** What is being asked **
From the first line of the data below, copy each line up to the one containing "self.shapes.faces.new([self.shapes.verts.new((x, y, 0))", and include that line too.

** Information provided **
◆ ◆ ◆ ◆ ◆

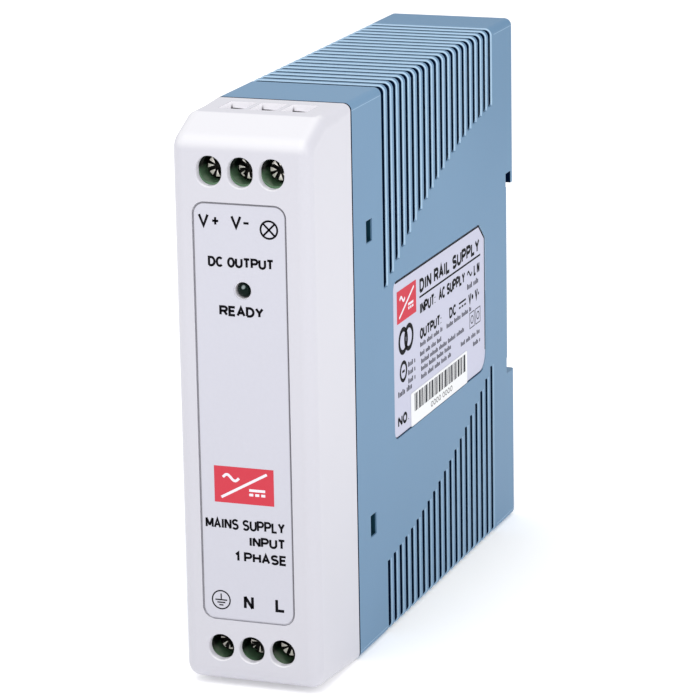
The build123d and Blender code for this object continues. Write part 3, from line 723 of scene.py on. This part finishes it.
class Ink:
    """Flat shapes in one colour, laid out in millimetres and printed on a face as one piece."""

    thickness, sunk, layer_step = 0.02, 0.005, 0.008
    sharpest = 0.45     # least cosine that a mitre is drawn for, so that sharp turns stay short

    def __init__(self):
        self.shapes = bmesh.new()

    def polygon(self, points):
        self.shapes.faces.new([self.shapes.verts.new((x, y, 0)) for x, y in points])

    def bar(self, across, up):
        """Rectangle between two limits each way."""
        (x0, x1), (y0, y1) = across, up
        self.polygon([(x0, y0), (x1, y0), (x1, y1), (x0, y1)])

    def ring(self, x, y, radius, stroke):
        """Circle drawn as a line `stroke` wide, inside `radius`."""
        sides = 48
        turns = [2 * math.pi * n / sides for n in range(sides)]
        outer, inner = [[self.shapes.verts.new((x + math.cos(a) * r, y + math.sin(a) * r, 0))
                         for a in turns] for r in (radius, radius - stroke)]
        for n in range(sides):
            m = (n + 1) % sides
            self.shapes.faces.new([outer[n], outer[m], inner[m], inner[n]])

    def stroke(self, points, width):
        """Ribbon of even width along a line of points, mitred where the line turns."""
        left, right = [], []
        for n, (x, y) in enumerate(points):
            normals = []
            for a, b in ((n - 1, n), (n, n + 1)):
                if a >= 0 and b < len(points):
                    dx, dy = points[b][0] - points[a][0], points[b][1] - points[a][1]
                    length = math.hypot(dx, dy)
                    if length > 1e-6:
                        normals.append((-dy / length, dx / length))
            nx, ny = sum(u for u, v in normals), sum(v for u, v in normals)
            length = math.hypot(nx, ny)
            nx, ny = nx / length, ny / length
            reach = width / 2 / max(self.sharpest, nx * normals[0][0] + ny * normals[0][1])
            left.append(self.shapes.verts.new((x + nx * reach, y + ny * reach, 0)))
            right.append(self.shapes.verts.new((x - nx * reach, y - ny * reach, 0)))
        for n in range(len(points) - 1):
            self.shapes.faces.new([right[n], right[n + 1], left[n + 1], left[n]])

    def wave(self, across, level, height, width):
        """One period of an alternating-current sign."""
        steps = 24
        x0, x1 = across
        self.stroke([(x0 + (x1 - x0) * n / steps,
                      level + height / 2 * math.sin(2 * math.pi * n / steps))
                     for n in range(steps + 1)], width)

    def text(self, words, across, up, weight):
        """A line of plain capitals fitted to the rectangle between two limits each way."""
        widths = [LETTER_WIDTHS.get(letter, LETTER_WIDTH) for letter in words]
        total = sum(widths) + LETTER_GAP * (len(words) - 1)
        stretch = (across[1] - across[0] - weight) / total
        rise = (up[1] - up[0] - weight) / LETTER_RISE
        x = across[0] + weight / 2
        for letter, wide in zip(words, widths):
            for line in LETTERS[letter]:
                self.stroke([(x + u * stretch, up[0] + weight / 2 + v * rise) for u, v in line],
                            weight)
            x += (wide + LETTER_GAP) * stretch

    def small_print(self, across, up, height, count):
        """A run of print too small to read: short strokes grouped like the letters of words."""
        letter, x, n = height * 0.72, across[0], 0
        while x + letter < across[1]:
            tall = height * (0.72 + 0.28 * (n * n % 3 == 0))
            self.bar((x, x + letter * 0.62), (up, up + tall))
            n += 1
            x += letter * (2.0 if n % count == 0 else 1.0)

    def lay(self, name, face, material, layer=0):
        """Thicken the shapes into closed solids, put them on the face and fix them to the case."""
        made = self.shapes
        top = bmesh.ops.extrude_face_region(made, geom=made.faces[:], use_keep_orig=True)
        raised = [part for part in top["geom"] if isinstance(part, bmesh.types.BMVert)]
        bmesh.ops.translate(made, vec=(0, 0, self.thickness), verts=raised)
        bmesh.ops.recalc_face_normals(made, faces=made.faces[:])
        mesh = bpy.data.meshes.new(name)
        made.to_mesh(mesh)
        made.free()
        lift = layer * self.layer_step - self.sunk
        mesh.transform(face.matrix() @ Matrix.Translation((0, 0, lift)))
        mesh.materials.append(material)
        piece = bpy.data.objects.new(name, mesh)
        bpy.context.scene.collection.objects.link(piece)
        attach(piece, "enclosure")


def converter_sign(across, up, line):
    """Slanted line between an alternating-current sign and a direct-current sign."""
    sign = Ink()
    (x0, x1), (y0, y1) = across, up
    wide, tall = x1 - x0, y1 - y0
    sign.stroke([(x0 + wide * 0.04, y0 + tall * 0.06), (x1 - wide * 0.04, y1 - tall * 0.06)], line)
    sign.wave((x0 + wide * 0.08, x0 + wide * 0.40), y0 + tall * 0.74, tall * 0.20, line)
    sign.bar((x0 + wide * 0.60, x0 + wide * 0.92), (y0 + tall * 0.32, y0 + tall * 0.32 + line))
    for n in range(3):
        x = x0 + wide * (0.60 + 0.12 * n)
        sign.bar((x, x + wide * 0.08), (y0 + tall * 0.17, y0 + tall * 0.17 + line))
    return sign


def direct_sign(marks, across, up, line):
    """Direct-current sign: a bar over three dashes."""
    (x0, x1), (y0, y1) = across, up
    marks.bar(across, (y1 - line, y1))
    dash = (x1 - x0) * 0.24
    for n in range(3):
        x = x0 + (x1 - x0 - dash) * n / 2
        marks.bar((x, x + dash), (y0, y0 + line))


def lamp_sign(marks, x, z):
    """Circle with a cross in it."""
    line, reach = 0.30, 1.28
    marks.ring(x, z, 1.50, line)
    for turn in (45, 135):
        dx, dy = reach * math.cos(math.radians(turn)), reach * math.sin(math.radians(turn))
        marks.stroke([(x - dx, z - dy), (x + dx, z + dy)], line)


def earth_sign(marks, x, z):
    """Upright and three shrinking bars in a circle."""
    half_line = 0.10
    marks.ring(x, z, 1.58, 0.21)
    marks.bar((x - half_line, x + half_line), (z + 0.12, z + 1.0))
    for half, rise in ((0.98, 0.0), (0.66, -0.42), (0.34, -0.84)):
        marks.bar((x - half, x + half), (z + rise - half_line, z + rise + half_line))


# Captions: words, limits across, limits up, weight of the line
FRONT_CAPTIONS = (
    ("V", (-7.00, -5.20), (73.58, 75.68), 0.40),
    ("+", (-4.85, -3.50), (73.35, 75.85), 0.36),
    ("V", (-1.70, 0.10), (73.56, 75.66), 0.40),
    ("DC OUTPUT", (-5.55, 5.20), (67.48, 69.12), 0.37),
    ("READY", (-3.90, 3.35), (59.88, 61.52), 0.39),
    ("MAINS SUPPLY", (-7.15, 6.00), (25.90, 27.65), 0.34),
    ("INPUT", (0.00, 6.05), (23.38, 25.02), 0.37),
    ("1 PHASE", (-2.40, 6.20), (20.78, 22.42), 0.37),
    ("N", (-1.11, 0.56), (13.10, 15.42), 0.46),
    ("L", (4.12, 5.80), (13.18, 15.40), 0.46),
)
SIDE_CAPTIONS = (
    ("DIN RAIL SUPPLY", (-0.30, 31.10), (52.60, 55.00), 0.58),
    ("INPUT:  AC SUPPLY", (-0.30, 23.20), (48.95, 50.95), 0.47),
    ("L N", (28.00, 31.10), (48.95, 50.95), 0.47),
    ("OUTPUT:", (-0.40, 10.70), (44.75, 46.65), 0.47),
    ("DC", (14.75, 18.40), (44.60, 46.50), 0.44),
    ("V+ V-", (25.00, 30.95), (44.55, 46.55), 0.47),
    ("NO.", (-11.70, -6.20), (32.75, 34.65), 0.50),
)
# Runs of small print: limits across, foot, height, letters to a word
SIDE_SMALL_PRINT = (
    ((24.40, 30.90), 47.35, 0.95, 4),
    ((-6.40, -2.20), 41.70, 0.85, 4),
    ((-6.40, -2.20), 40.30, 0.85, 4),
    ((-6.40, -2.20), 38.90, 0.85, 4),
    ((-11.40, -4.10), 37.75, 0.95, 5),
    ((13.30, 26.70), 43.30, 0.80, 6),
    ((-0.30, 11.60), 43.50, 0.80, 5),
    ((-0.40, 11.20), 41.95, 0.80, 4),
    ((0.10, 22.70), 40.60, 0.80, 7),
    ((0.0, 16.40), 39.35, 0.80, 6),
    ((0.0, 16.10), 38.00, 0.80, 5),
    ((20.70, 31.50), 38.30, 0.80, 4),
    ((27.30, 31.40), 36.70, 0.80, 5),
)


def print_front(inks):
    """Terminal names and generic captions on the front film."""
    face = Face((0, panel_low.y, 0), (1, 0, 0), (0, 0, 1))
    marks = Ink()
    for caption in FRONT_CAPTIONS:
        marks.text(*caption)
    marks.bar((0.40, 1.25), (74.33, 74.69))     # the second terminal's minus sign
    lamp_sign(marks, 4.50, 73.70)
    earth_sign(marks, -4.88, 14.30)
    marks.lay("print_front_black", face, inks["black"])

    patch = Ink()
    patch.bar((-5.50, 4.33), (30.20, 36.03))
    patch.lay("print_front_red", face, inks["red"])
    sign = converter_sign((-4.70, 3.55), (30.75, 35.50), 0.42)
    sign.lay("print_front_white", face, inks["white"], layer=1)


def print_side(inks):
    """Rating plate: generic captions, symbols and runs of small print."""
    face = Face((plate_high.x, 0, 0), (0, 1, 0), (0, 0, 1))
    marks = Ink()
    for caption in SIDE_CAPTIONS:
        marks.text(*caption)
    marks.bar((-0.40, 31.60), (51.80, 52.12))   # line under the heading
    marks.wave((24.40, 27.00), 49.95, 0.9, 0.34)
    direct_sign(marks, (19.90, 23.60), (45.05, 46.15), 0.32)
    for y in (-8.70, -5.90):
        marks.ring(y, 46.70, 2.30, 0.80)
    marks.ring(-8.75, 41.60, 1.80, 0.60)
    marks.bar((-9.35, -8.15), (41.40, 41.80))

    # Painted shadow of the recess's edge: an ink line along the plate's top, cut corner and rear
    # edge
    edge_y, edge_z = plate_high.y - 0.12, plate_high.z - 0.12
    marks.stroke([(plate_low.y + 1.1, edge_z), (edge_y - 3.1, edge_z), (edge_y, edge_z - 2.7),
                  (edge_y, plate_low.z + 3.2)], 0.26)
    marks.lay("print_side_black_and_shade_line", face, inks["black"])

    small = Ink()
    for run in SIDE_SMALL_PRINT:
        small.small_print(*run)

    # Two boxes with a ring in each
    side, line, foot, top = 2.70, 0.15, 40.20, 43.00
    for y in (25.50, 28.70):
        small.bar((y, y + side), (foot, foot + line))
        small.bar((y, y + side), (top - line, top))
        small.bar((y, y + line), (foot + line, top - line))
        small.bar((y + side - line, y + side), (foot + line, top - line))
        small.ring(y + side / 2, (foot + top) / 2, 0.75, 0.2)
    small.lay("print_side_small", face, inks["grey"])

    patch = Ink()
    patch.bar((-11.55, -2.10), (50.00, 55.40))
    patch.lay("print_side_red", face, inks["red"])
    sign = converter_sign((-10.80, -2.90), (50.55, 54.85), 0.42)
    sign.lay("print_side_white", face, inks["white"], layer=1)


def print_sticker(inks):
    """A band of plain bars that encode nothing, over a row of noughts."""
    face = Face((sticker_face, 0, 0), (0, 1, 0), (0, 0, 1))
    bar_widths, gaps = (0.26, 0.52, 0.26, 0.78), (0.30, 0.30, 0.55)
    start, last_start, end = -3.70, 22.70, 22.85
    bars = Ink()
    y, n = start, 0
    while y < last_start:
        wide = bar_widths[n % len(bar_widths)]
        bars.bar((y, min(y + wide, end)), (33.50, 36.50))
        y += wide + gaps[n % len(gaps)]
        n += 1
    bars.lay("print_sticker_bars", face, inks["grey"])
    number = Ink()
    number.text("0000 0000", (4.50, 15.60), (32.00, 32.95), 0.12)
    number.lay("print_sticker_number", face, inks["black"])


add_world()
dress_nodes(make_finishes())
add_return_spring()
add_floor()
add_camera()

inks = {
    "black": ink("ink_black", (0.002, 0.002, 0.004)),
    "grey": ink("ink_grey", (0.012, 0.012, 0.02)),
    "red": ink("ink_red", (0.60, 0.055, 0.08)),
    "white": ink("ink_white", (0.80, 0.78, 0.84)),
}
print_front(inks)
print_side(inks)
print_sticker(inks)

add_softbox("overhead", place=(-0.05, -0.25, 0.75), side=0.6, power=1.9)
add_softbox("right_fill", place=(0.85, -0.40, 0.35), side=0.5, power=1.3)

bpy.context.scene.view_settings.view_transform = "Standard"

◆ ◆ ◆ ◆ ◆

** Written answer **
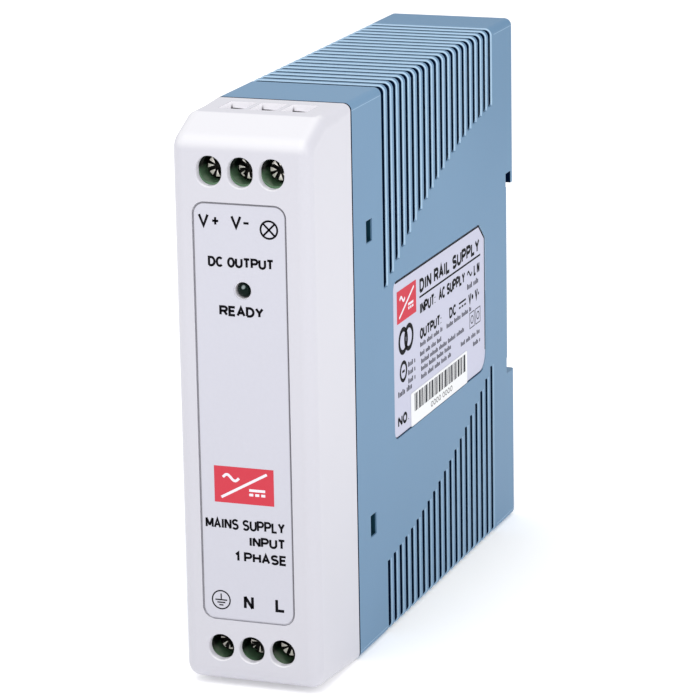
The build123d and Blender code for this object continues. Write part 3, from line 723 of scene.py on. This part finishes it.
class Ink:
    """Flat shapes in one colour, laid out in millimetres and printed on a face as one piece."""

    thickness, sunk, layer_step = 0.02, 0.005, 0.008
    sharpest = 0.45     # least cosine that a mitre is drawn for, so that sharp turns stay short

    def __init__(self):
        self.shapes = bmesh.new()

    def polygon(self, points):
        self.shapes.faces.new([self.shapes.verts.new((x, y, 0)) for x, y in points])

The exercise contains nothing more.